For me, the only thing worse than my love/hate relationship with my 13 year old son, is talking to the occasional mom who maintains that she doesn’t have a love/hate relationship with her teenager because between them it is all fine, all the time… Is that even possible?

Here’s how most of my very recent conversations have started with other parents:

TCC: “How’s your (13-year old) daughter?

Most any dad: “She’s a bitch.

TCC: “I saw your son at school yesterday – he was so sweet”

Most any mom: “He actually talked to you? Like moved his lips and everything? I haven’t heard his voice in months.”

TCC: “Is your daughter enjoying being in the play? Can’t wait to see it!”

Most any mom: “I’m not sure if she likes it or not –I’m not fluent in her grunting language and that’s all I get.”

And here was a recent conversation between my sister and me last weekend, when Ben was not exactly talking to me:

TCC: “If anything happens to me, please tell Ben I understand.”

Susan: “Understand what?”

TCC: “That underneath all that hostility and snarkiness, I get that he really loves me.”

Susan: “What is wrong with you and what on earth are you talking about?”

TCC: ”Well, I don’t want him ridden with guilt if I die tomorrow and we were in a(nother) fight. So just tell him I get it, okay?”

Susan :”Whatever. And by the way, you are so dramatic and so strange.” (Sisterly eye roll, here.)

But I do get it, I swear I do. I’ve read the books and been to the lectures. Heck, I’ve been the lecturer!! I love working with adolescents. I actually get a kick out of them and more importantly, I kind of get them.

That is, I get all of them in the whole entire universe except for one – my own.

I guess, instead of asking him why we can’t be friends, it would serve me better to just ask it straight out instead of breaking into the song by War (from the 70’s) “Why Can’t We Be Friends”. The more it irritates him, the more likely I am to break into another song when he screams at me to stop (Stop in the Name of Love by the Supremes works well here)and maybe even calls me a freak (Le Freak  by Chic – also from the 70’s – is a great one for this purpose). It is at this point my antics will have resulted in us going our own ways and not talking for a few hours. Better that way, right?

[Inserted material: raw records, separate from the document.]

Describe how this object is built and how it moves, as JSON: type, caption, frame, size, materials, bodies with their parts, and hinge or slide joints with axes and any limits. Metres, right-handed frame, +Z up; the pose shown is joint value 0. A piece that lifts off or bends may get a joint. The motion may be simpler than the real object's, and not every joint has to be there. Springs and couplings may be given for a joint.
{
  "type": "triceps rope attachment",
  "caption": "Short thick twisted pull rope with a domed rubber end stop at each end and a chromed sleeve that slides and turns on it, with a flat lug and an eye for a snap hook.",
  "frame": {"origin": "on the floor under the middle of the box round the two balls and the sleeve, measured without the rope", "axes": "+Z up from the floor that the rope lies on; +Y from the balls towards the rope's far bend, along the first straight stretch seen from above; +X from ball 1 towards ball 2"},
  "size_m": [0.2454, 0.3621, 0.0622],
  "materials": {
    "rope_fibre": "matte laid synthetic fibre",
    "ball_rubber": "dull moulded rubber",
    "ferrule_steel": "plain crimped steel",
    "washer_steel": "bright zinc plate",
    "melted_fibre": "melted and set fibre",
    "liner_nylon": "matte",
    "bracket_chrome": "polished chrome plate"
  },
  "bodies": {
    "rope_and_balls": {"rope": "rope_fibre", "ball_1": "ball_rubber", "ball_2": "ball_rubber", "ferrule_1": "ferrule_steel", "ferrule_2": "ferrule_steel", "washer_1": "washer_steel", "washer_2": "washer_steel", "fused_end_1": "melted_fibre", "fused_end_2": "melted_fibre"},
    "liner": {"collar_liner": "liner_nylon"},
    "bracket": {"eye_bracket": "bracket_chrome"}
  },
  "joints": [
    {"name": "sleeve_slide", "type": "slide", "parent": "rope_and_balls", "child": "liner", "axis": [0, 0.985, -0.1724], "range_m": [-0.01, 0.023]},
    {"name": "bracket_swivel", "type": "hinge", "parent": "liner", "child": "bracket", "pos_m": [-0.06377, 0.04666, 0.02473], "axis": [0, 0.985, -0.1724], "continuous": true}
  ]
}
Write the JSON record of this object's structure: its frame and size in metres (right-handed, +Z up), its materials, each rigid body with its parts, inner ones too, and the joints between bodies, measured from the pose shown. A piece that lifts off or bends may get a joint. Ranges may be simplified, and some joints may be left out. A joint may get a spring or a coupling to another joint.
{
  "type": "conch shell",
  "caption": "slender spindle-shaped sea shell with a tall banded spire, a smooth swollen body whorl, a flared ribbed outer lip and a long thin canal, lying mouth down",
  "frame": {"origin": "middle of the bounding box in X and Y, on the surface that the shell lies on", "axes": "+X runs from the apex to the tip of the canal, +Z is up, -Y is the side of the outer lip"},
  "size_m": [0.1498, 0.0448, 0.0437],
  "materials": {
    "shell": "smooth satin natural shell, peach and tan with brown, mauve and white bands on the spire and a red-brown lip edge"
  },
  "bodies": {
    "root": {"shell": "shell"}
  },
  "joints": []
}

But Ben is just as likely to push my buttons and ruffle my feathers, as I do his – and he does so on purpose and repeatedly.

“Mom, I’m kind of hungry”, he tells me kind of nicely.

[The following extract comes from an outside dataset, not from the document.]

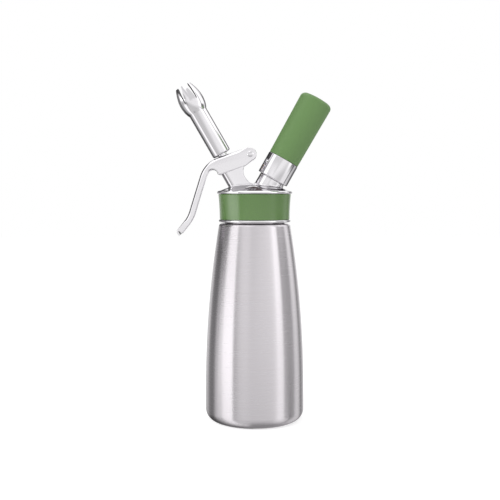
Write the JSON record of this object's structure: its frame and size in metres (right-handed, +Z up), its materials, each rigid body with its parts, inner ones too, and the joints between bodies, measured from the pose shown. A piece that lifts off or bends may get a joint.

“What would you like and I’ll make it for you.?” We’re good so far, unless he answers with the response that makes my blood boil (not sure why, but it just does)

“Food.”

Ahhhhhh – that’s the one he knows for sure will piss me off and yet he repeats it every single day.

So then I get angry (justifiably, don’t you agree? Please agree…) and then he repeats his other mantra “You’re always mad at me. Why do you get so mad at me? You hate me, don’t you? I know you do – you’re always mad at me.”

Is there any answer that could possibly get us out of this mess?

So, I go on singing answers that I know will make him want to reach out and hurt me and he keeps pushing my buttons in just the right way to make the conflict between his quest for autonomy and his need to be my little kid in clear view.

And then it’s time for bed and he comes up to me, hugs me hard, tells me he loves me and I’m the best mom in the world…and just when I think all is right with our world, he tells me he’s hungry. I hesitantly ask what he’d like as a bedtime snack. His answer? Yep, you got it.

He’s thirteen….only four or five years of this to go.

2 Responses to “Why Can’t We Be Friends?”

  1. Jen Mies January 7, 2014 at 10:58 pm #

    I love this. So honest and so accurate. Have you tried asking him “What kind of food would you like? I’ll make it for you.”
    I am not a mom, but I so clearly remember being that 13 yr old!! I was the perfect kid for everyone else (and usually even my mom). Oh, but my poor Dad. I was nasty and I didn’t know why! I remember being at an 8th grade class retreat before our Catholic confirmation and going to this really beautiful chapel and each of us was given some personal space and quiet time to read a letter that our parents had written us. And I felt awful- tears welling up, not for the sweet words written in my Mom’s familiar handwriting, but because I didn’t see my Dad’s writing, and I knew there was no way my Dad would have chimed in on those nice things my mom chose to write me. ugh.
    But it gets better 🙂 I eventually stopped being so horrible to him. And now of course I really enjoy him, and some of his jokes, and I am a decent human being to him 🙂 … Except when he calls me and tells me to turn my outside hose water off so the pipes don’t freeze. Or asks why I didn’t call him for help when I needed to change a lightbulb. Or you guessed it– we he calls and sings lyrics from songs written before I was born.
    Keep up the good work, TCC! And every other parent of an adolescent!!

  2. Tammy January 8, 2014 at 8:39 pm #

    We have the same 13 year old!!! 😉 Perhaps we could get them together and produce an awesome one act play – so much drama! We should pow-wow soon, Terri and share supportive parenting strategies – it could be a long 4-5 years. Love you and your article!